The name Cedric Belfrage may not mean much to you. But the British American film critic has just been exposed as one of the key spies of World War II.
"I think he was one of the most important spies the Soviet Union ever had," says Svetlana Lokhova, a historian of Soviet intelligence. "Because during Second World War when the very existence of the Soviet Union depended on the help from Britain and America and their Allies — and that help was slow in coming — he was able to provide all British and American information about opening of the second front, and the attitude of the Allies toward helping the Soviet Union. So this information was absolutely vital to the survival of the Soviet Union."
Secret British intelligence files on Belfrage were declassified by the UK’s National Archives this week.
So just who was Cedric Belfrage?
He was born in 1904 the son of an English physician, and went to Cambridge University. But then he dropped out and went off to California where he established himself in Hollywood as a film critic, and press agent.
His conversion to communism happened sometime in the 1920s or 30s. Probably after one of his two visits to the Soviet Union. Here’s how Belfrage himself described his radicalization in a 1977 TV interview:
“By the time I left a Hollywood, I think I was well on the road to becoming a socialist," he says. "I couldn’t stomach the inequalities of the scene, and it seemed absurd to me as I had had a chance to talk to the very wealthy people, and I really didn’t think they got very much out of it, anyway. Most of them were very unhappy people.”
He secretly joined the American Communist Party, just about the same time he filed papers to become a US citizen.
When World War II rolled around, Belfrage was recruited by British intelligence as part of an MI6 unity operating out of New York called, British Security Coordination. This functioned, in effect, as a clearing house for high-level intelligence being exchanged between Britain and the US.
“When he’s there he has access to real secrets,” says the BBC’s security correspondent, Gordon Correra. “And he was also passing some of those on to the Russians.”
Belfrage’s service to the Soviets was investigated by the FBI in late 1945 after an American called Elizabeth Bentley turned herself in to the FBI, and began exposing a Soviet spy ring. She herself had been spying for the Soviets.
Eventually Belfrage is called before the House Un-American Activities Committee, and later deported to the UK.
But he’s never prosecuted.
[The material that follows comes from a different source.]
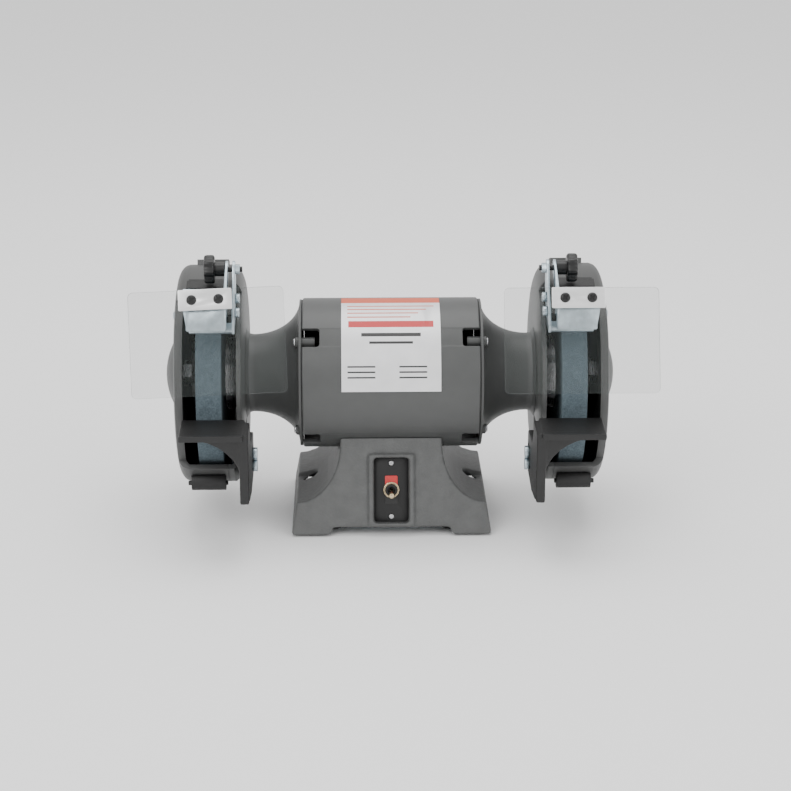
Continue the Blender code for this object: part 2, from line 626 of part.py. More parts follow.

The warnings from the FBI landed on the desk of one Kim Philby, another British intelligence agent in the pay of the Soviets. “So the investigation went nowhere,” says Correra. There was also some embarrassment over how such a flaky character got recruited.
“The truth is they engaged quite a few flaky characters in those days,” says Correra. “You know, if you’re being honest, they also engaged quite a few communists in those days … So they really didn’t have a very good record of vetting. You know, someone recommended someone else — what they call here in Britain the ‘old school tie’ syndrome: ‘oh, I know him and he’s a good chap,’ and you’d get a good job in British intelligence.”
Attending Oxford or especially Cambridge helped, as did going to the right school and coming from a good family.
“Connections got you into British intelligence rather than necessarily being good at the job or having been carefully checked,” says Correra. “And so that added to this issue of embarrassment when it was realized he’d been passing secrets to the Russians apparently.”
So after returning to Britain, Belfrage is placed under surveillance for a while before going off to live in Latin America. Correra says he lived “basically as a free man to the end of his days.”
“So Belfrage effectively, it appears, gets away with it,” Correra adds.
Cedric Belfrage died peacefully in Mexico, in 1990, aged 85.